I got the same feeling from reading Donald Parry’s 175 Temple Symbols and Their Meanings.  There’s an abundance of things to ponder in this book, laid out as an appealing reference guide. I was unfamiliar with previous work by Parry, but he impressed me with his extensive knowledge of temple worship both in Ancient Israel and in Restoration times. Yet for all the research laid out here, I found myself slowing down after each entry, asking more questions, thinking about what was left unwritten. This isn’t a complaint as much as a gesture of satisfaction that this book, although chock-full with fascinating information and observations, doesn’t attempt to be exhaustive. Instead, like a temple itself, Parry’s book feels nicely constructed to accommodate multiple exploratory visits.

I instantly loved the layout of this book.

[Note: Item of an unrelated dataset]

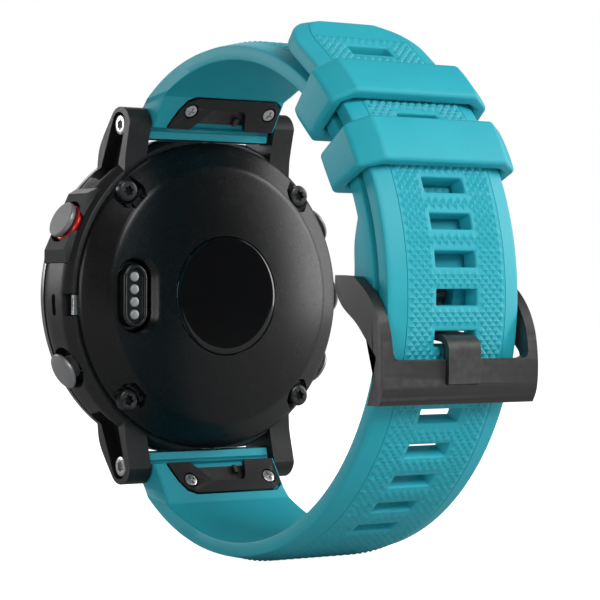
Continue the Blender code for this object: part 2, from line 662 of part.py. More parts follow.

The alphabetical organization of entries encourages readers to look for specific symbols, which seems handy since temple learning is a lifelong endeavor, and being able to return to this reference over time may yield different results.  This volume also flows with gorgeous photos, illustrations, and explanatory charts that bring the subject to life. I found that these graphics serve as an effective alternative way to approaching the text since most of our temple symbols are experienced visually. Just as I have often stumbled into temple symbols by going through the motions and keeping my eyes wide open for things I have missed, casually thumbing through this guide and stopping to study when something grabs my attention actually felt like a rational and rewarding technique.

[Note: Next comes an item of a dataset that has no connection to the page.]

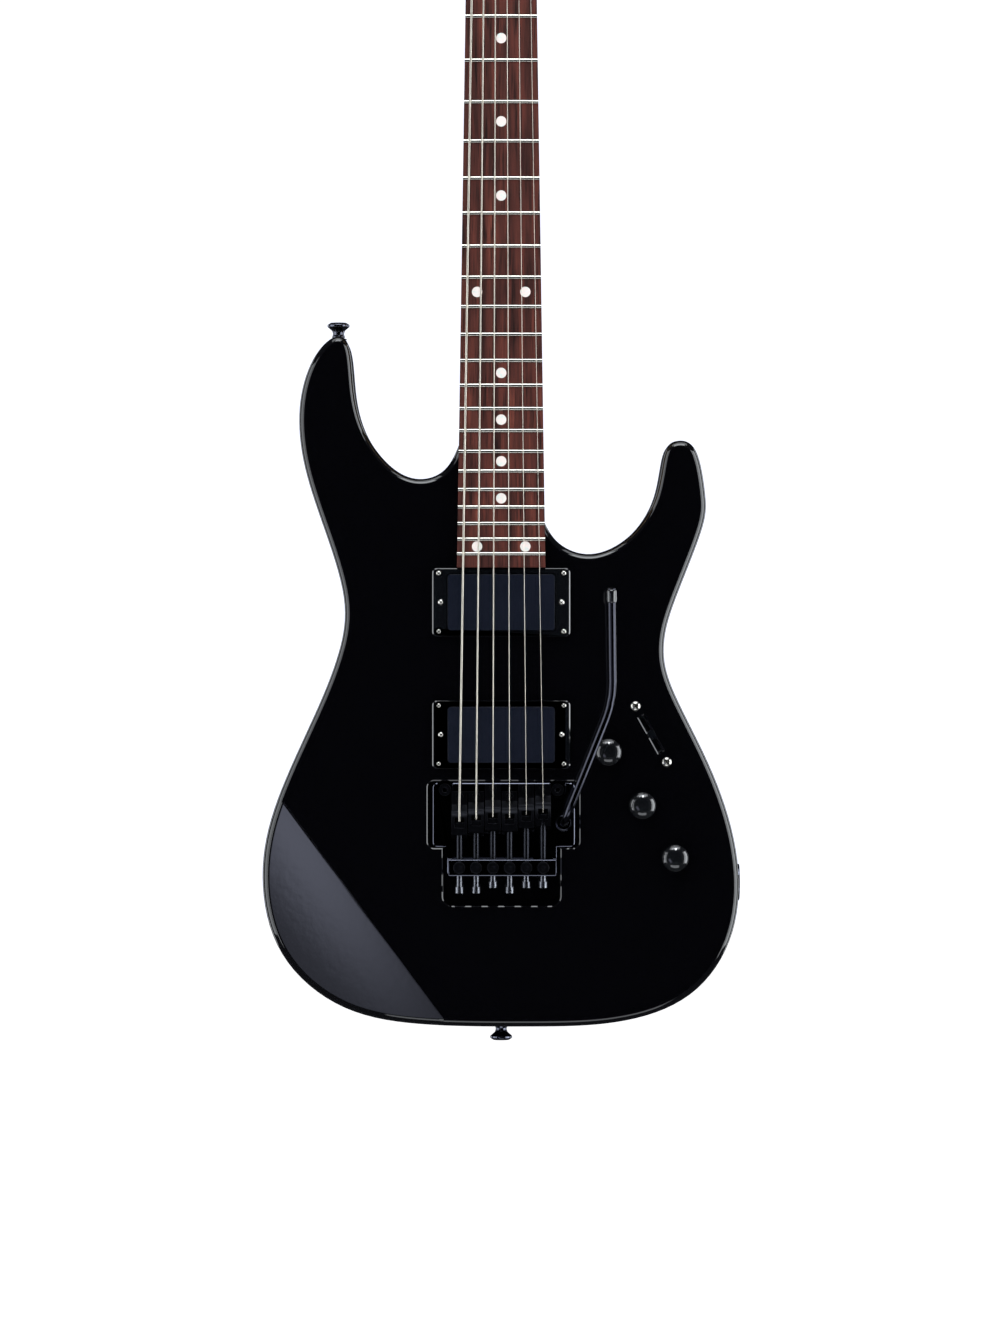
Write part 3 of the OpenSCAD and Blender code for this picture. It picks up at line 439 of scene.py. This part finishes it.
def oxide_with_painted_highlight(looks):
    # Black oxide on the lock screws' shanks; their heads are painted lighter grey in patches, a painted
    # highlight.
    mat, place = new_finish("worn black oxide")
    grit = add(mat, "ShaderNodeTexNoise", {"Vector": place, "Scale": per_mm(1.2), "Detail": 4})
    split = add(mat, "ShaderNodeSeparateXYZ", {"Vector": place})
    # Painted highlight: the screw heads at the low end turn lighter grey in patches.
    head = add(mat, "ShaderNodeMapRange",
               {"Value": split.outputs["Z"], "From Min": -0.690, "From Max": -0.696})
    patchy_highlight = add(mat, "ShaderNodeMath", {0: head.outputs[0], 1: grit.outputs[0]}, operation="MULTIPLY")
    tone = add(mat, "ShaderNodeValToRGB", {"Fac": patchy_highlight.outputs[0]},
               stops=[(0.0, looks.black_steel), (0.35, "#5c5e64"), (0.7, "#7b7d83")])
    rough = add(mat, "ShaderNodeMapRange", {"Value": grit.outputs[0], "To Min": 0.20, "To Max": 0.38})
    close_finish(mat, Base_Color=tone.outputs[0], Metallic=1.0, Roughness=rough.outputs[0])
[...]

The introduction lays out numerous prescriptions to readers for making sense of temple symbols in general. This portion of the book can also be read as an explanation of the author’s thought process for what he chose to leave out, or how he frames his understanding of the temple. For instance, Parry makes clear his intent to defer to authoritative sources on this topic: the Holy Ghost, scriptures, and contemporary church leaders. This feels wise, but I was also a bit discouraged when I read his admonition to leave “our cultural understandings” out of the process of making sense of temple worship (p. 9), although, thankfully, he breaks his own rule at several points in the book.

A general Mormon orientation toward temple symbology, and one with which Parry evidently agrees, is that the design of and worship taking place within the Lord’s house are entirely revealed from heaven, and therefore our job is to study them and approach them as complete phenomena which we can only be understood through faith and obedience.  The author makes his position on this clear through his discouragement of us from passing judgement on certain symbols or practices that trouble the modern reader.  The entry titled “Blemishes, Priests and High Priests With,” for instance, objectively describes how in ancient times individuals with any perceived physical defect, ranging from blindness to height, to nose shape, were judged unworthy to officiate in ordinances, and could even be put to death for attempting to do so.  From this symbol, the author extrapolates that in our day we ought to “strive to serve without spiritual blemishes,” (p. 67) which is certainly upheld by modern revelations and practices, but it also lets us off the hook from having to do some deeper thinking about the problems of associating spiritual purity with unalterable physical traits – both anciently and contemporarily. Is the only permissible interpretation of my unease with these practices that I am in rebellion or in danger of leaning too much on my own understanding? If the restoration of the fulness of the Gospel, as we have heard so often over these last few years, is still not complete after two centuries, can we not extend the same grace to our ancient counterparts, allowing that maybe they got some things wrong that future generations would correct?

The variations from temple to temple themselves, catalogued in the section on “Architectural features, various temples” suggests that there is room for each temple to draw in or convert autochthonous elements, in addition to universal revealed traits. This leaves my mind racing for possibilities: what other possibilities are out there in the world? Might each new temple going up in India, China, Papua New Guinea, Cote d’Ivoire, et al, be filled with locally inspired symbols and artwork that are analogues of those found in Utah temples, or will we make room for symbols hammered out locally in the millennia-old cultures, carrying the stories of all the family of God? An exercise I often do when reading this sort of text is to imagine how this book might have looked had it been written a hundred years ago, and then how it might look were it to be written in another hundred years. This time around, my thought experiment led me to smile, as I can clearly see that the trajectory is arcing towards more inclusion. Thankfully, 175 Temple Symbols and their Meanings also makes room for this possibility, widening our understanding of the role temples play in the gathering of Israel.